The College is deeply saddened to announce the death of our Emeritus Fellow Dr Len Squire.

When he finished school, Len was called up for National Service and was selected for the Army Educational Corps, where he found himself providing maths training to senior NCOs. He also came into contact with research being done in engineering and decided that he wanted to work with aircraft. However, applied maths was required for the honours degree course at Bristol – so Len set about teaching himself. After graduating in 1952 he spent two years as a research student and, when the funding ended, applied for a job at the Royal Aircraft Establishment in Bedford where his work on flow visualisation enabled him to convert his MSc thesis to a PhD, published in the esteemed Journal of Fluid Mechanics. Aircraft research was at an exciting stage in the 1950s when the first supersonic planes were being designed, and Len and his colleagues at the RAE developed a trans-sonic wind tunnel to test the new models of many planes, including the one which eventually became known as Concorde.

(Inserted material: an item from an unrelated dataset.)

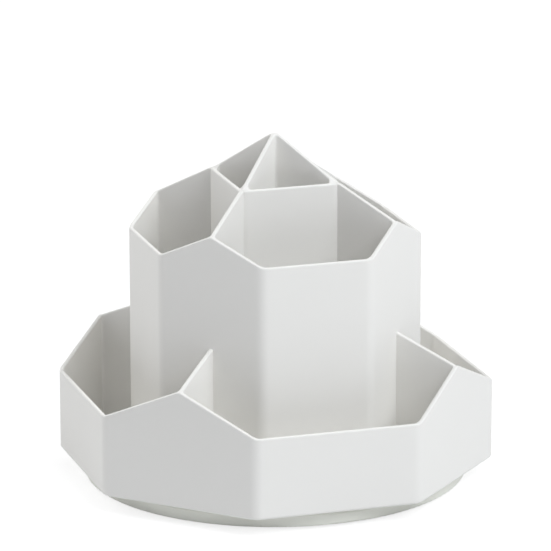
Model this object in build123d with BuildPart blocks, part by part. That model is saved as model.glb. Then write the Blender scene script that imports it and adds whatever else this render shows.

Len then decided to pursue an academic career, first at Queen’s University Belfast and then here at Cambridge from 1963 where he ultimately rose to become Reader in Aeronautical Engineering. He became a Fellow at Churchill in 1968, acting as DoS in Engineering and supervisor in Maths and Mechanical Engineering.

In addition to teaching and research, Len took part in many other College activities, and was a strong supporter of the Chapel. He also participated in some of the more practical aspects of College life. On Sunday 24 June 2018, Len celebrated his 90th birthday with a lunch held in the Fellows’ Dining Room. During this event, many memories were shared including an evening in January 1974 when one of the high-level Dining Hall windows spectacularly blew in, minutes before students arrived for evening Hall. Len and Will Hawthorne, the then Master, checked the wind speed pressure design for the proposed replacement windows, and when the architects of the Møller Institute were trying to work out how to prevent a possible similar disaster with a glass door, Len’s aerodynamic expertise was once again called upon and, once again, provided the solution.

It was at this birthday lunch where Len remarked that attending College events and engaging today’s generation of very young, very bright undergraduates in discussion is a far better antidote to ageing than doing the crossword or Sudoku.

Len will be greatly missed by the College, and our thoughts are with his family at this difficult time.